Is Philadelphia City Council a forward-looking group building a better day for working people? Or is it a public nuisance driving badly needed jobs out of the poorest big city in America?
Check out the latest Democratic labor proposal at City Hall — a "Fair Work Week" scheduling law that would require chain stores and chain restaurants to give workers two weeks notice of their hourly schedules. That has provoked the latest counter strike from the Republicans, whom Pennsylvania voters chose to run the legislature: They want to stop the state's 2,500 cities, boroughs, and townships from passing local labor laws.
State Rep. Seth Grove (R., York) plans a committee vote Sept. 12 on House Bill 861, which would erase municipal private-workplace rules.
Local laws cause "multiple human-relations problems and compliance issues," Grove told me. "It started with the paid-leave mandate. Now it's scheduling. There are so many policies driven at the local level. We need one standard and one operating model," or we'll end up like New York, with its multiple minimum-wage schedules, paid-leave and scheduling mandates, and "ungodly paperwork."
It's a luxury to have high-end labor policies, Grove said, especially when Pennsylvania has been losing industries to cheaper locations, and growing at half the national rate, since the Great Depression.
Like past state plans to stop Philadelphia from regulating guns, firearms, or tobacco, this movement doesn't represent a grassroots faith in Harrisburg wisdom over City Hall thinking. It's an effort by big businesses active in Philly, which feel taken for granted by the city's ruling Democrats, to use the suburban and small-town Harrisburg Republican majority as a brake on progressive tendencies.
The Chamber of Commerce of Greater Philadelphia supports Grove's bill, says vice president Liz Ferry. Local labor laws are "costly and onerous," and uncompetitive: They may drive companies to go elsewhere.
Who, I asked, has gone elsewhere because of recent city labor laws? "I don't have empirical evidence," admitted John Longstreet, president of the Pennsylvania Restaurant and Lodging Association. But it can't help that Philadelphia keeps adding requirements that Bensalem, King of Prussia, and Cherry Hill don't have, he said.
"Higher minimum wage? Mandated paid sick leave? Predictive scheduling? All these things become a part of the checklist," Longstreet said. "Philadelphia is a terrific city with an incredible food scene. But that can change if Philadelphia becomes a lot more costly than doing business elsewhere."
The Council member leading the scheduling bill campaign, Democrat Helen Gym, doesn't buy this. "New York has a rigorous 'fair-workweek' bill. They have a host of strong labor laws that set high standards that have proven beneficial to business as well as employees," she said. "I don't think those things are at odds. What can be good for workers and employers can be good for business."
I pointed out that New York and its nearest neighbors have lost jobs in the past year, and its fabled high housing costs are starting to fall, with fewer tenants needing to live there. Gym responded that progressive Boston, like Seattle, is still adding jobs quickly.

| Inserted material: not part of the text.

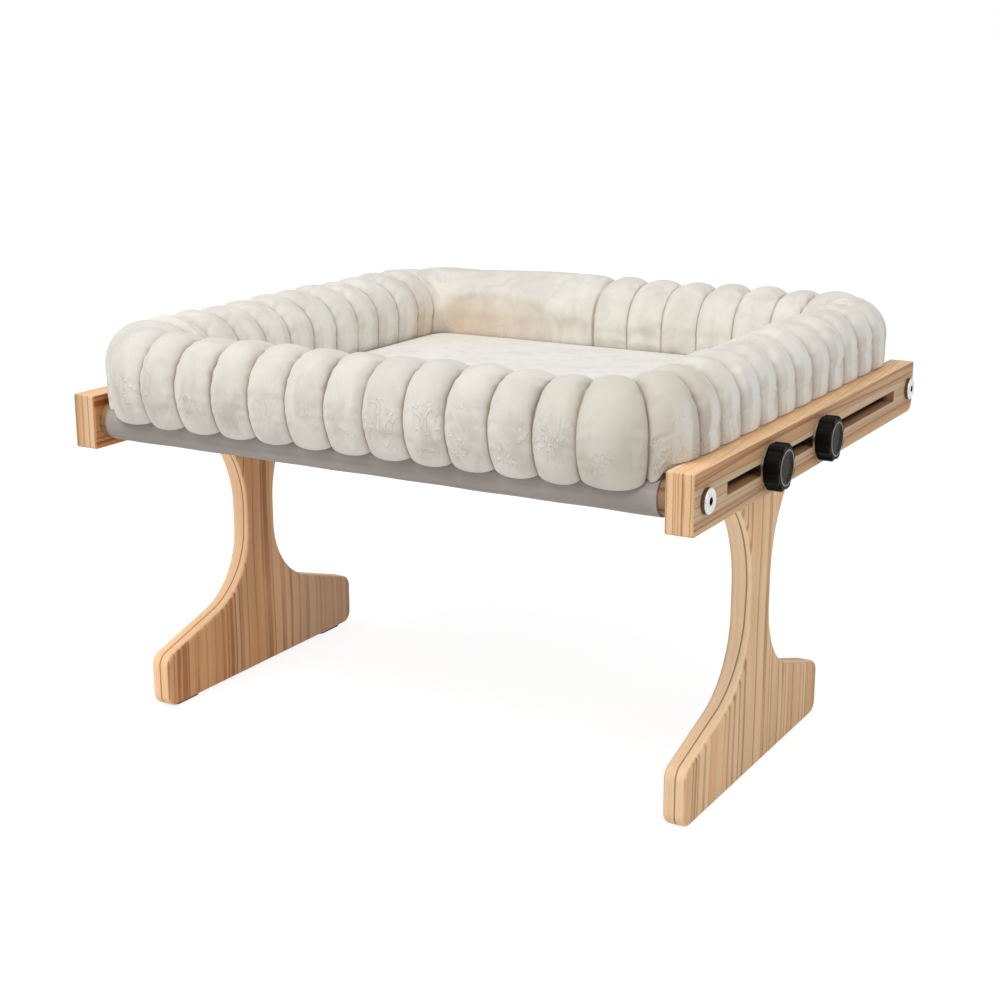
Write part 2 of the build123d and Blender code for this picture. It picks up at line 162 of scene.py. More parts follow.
class Material(Graph):
    """The node tree of a new material."""

    def __init__(self, name):
        super().__init__(bpy.data.materials.new(name), "ShaderNodeOutputMaterial")
        coordinates = self.node("ShaderNodeTexCoord").outputs
        self.place = coordinates["Object"]
        self.normal = coordinates["Normal"]

    def attribute(self, name, output):
        return self.node("ShaderNodeAttribute", {"attribute_name": name}).outputs[output]

    def bump(self, height, strength, distance):
        return self.node("ShaderNodeBump", None, Height=height, Strength=strength, Distance=distance).outputs[0]

    def surface(self, colour, roughness, normal, **sockets):
        sockets.update(Base_Color=colour, Roughness=roughness, Normal=normal)
        made = self.node("ShaderNodeBsdfPrincipled", None, **sockets)
        self.tree.links.new(made.outputs[0], self.out.inputs[0])
        return self.owner


# Studio: the camera as worked out from the photograph, in metres and degrees, and the light

LENS, SENSOR = 62.2, 36.0
CAMERA_PLACE = (0.6470, -1.1422, 0.5078)
CAMERA_TURN = (90 - 14.86, 0.07, 29.965)
LIT_POINT = (0.0, 0.0, 0.2)
# Name, place, diameter, power and colour
LIGHTS = (
    ("key", (-0.4, -1.2, 1.95), 1.4, 25.5, (1.0, 0.99, 0.972)),
    ("side", (1.7, -0.3, 1.1), 1.5, 4.0, (1.0, 0.985, 0.96)),
)
SKY_STRENGTH = 0.60
FLOOR_GLOW = 0.86
FLOOR_REACH = 30


def add_camera():
    data = bpy.data.cameras.new("camera")
    data.lens = LENS
    data.sensor_width = SENSOR
    camera = bpy.data.objects.new("camera", data)
    camera.location = CAMERA_PLACE
    camera.rotation_euler = [math.radians(angle) for angle in CAMERA_TURN]
    bpy.context.scene.collection.objects.link(camera)
    bpy.context.scene.camera = camera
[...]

And she invoked home rule: "I just don't think state interference in local democracy is an answer." Who, she asked, represents the citizen better than elected local council members? "All municipalities are not the same," she added. "We are responding to the needs of our communities."
Philadelphia's bill is limited to large employers with 250 workers and 20 or more locations — Starbucks, McDonald's, Dollar General. That should exclude, say, locally based Comcast, with most of its people in downtown high rises.
Gym insisted that Council's labor law reformers know what's best for business: To compete with online retailers, the store visitor "needs to feel valued. Having people work recognizable, experienced, more-stable schedules will improve the customer experience." And that's "smart for business, smart for workers, a healthy environment."
If this is so helpful, why do we need to force them to do it? "We're trying to set a floor," which would make it easier for businesses that want to do the right thing, Gym said.
She used Pennsylvania's conservatism to cap her argument: Low outstate wages and a lack of labor mandates, whatever that's done for Texas or Florida, "haven't sparked growth in the rest of this state." And, "nationally, corporate profits are soaring," but wages aren't.
As if to conclude: What good is government if it can't get more people a bigger share of the action from those profitable employers that remain in town?
(In comparing employment levels in Philadelphia and other cities, earlier versions of this story wrongly used total-workforce data, instead of employment data. That data has been removed from this posted version.)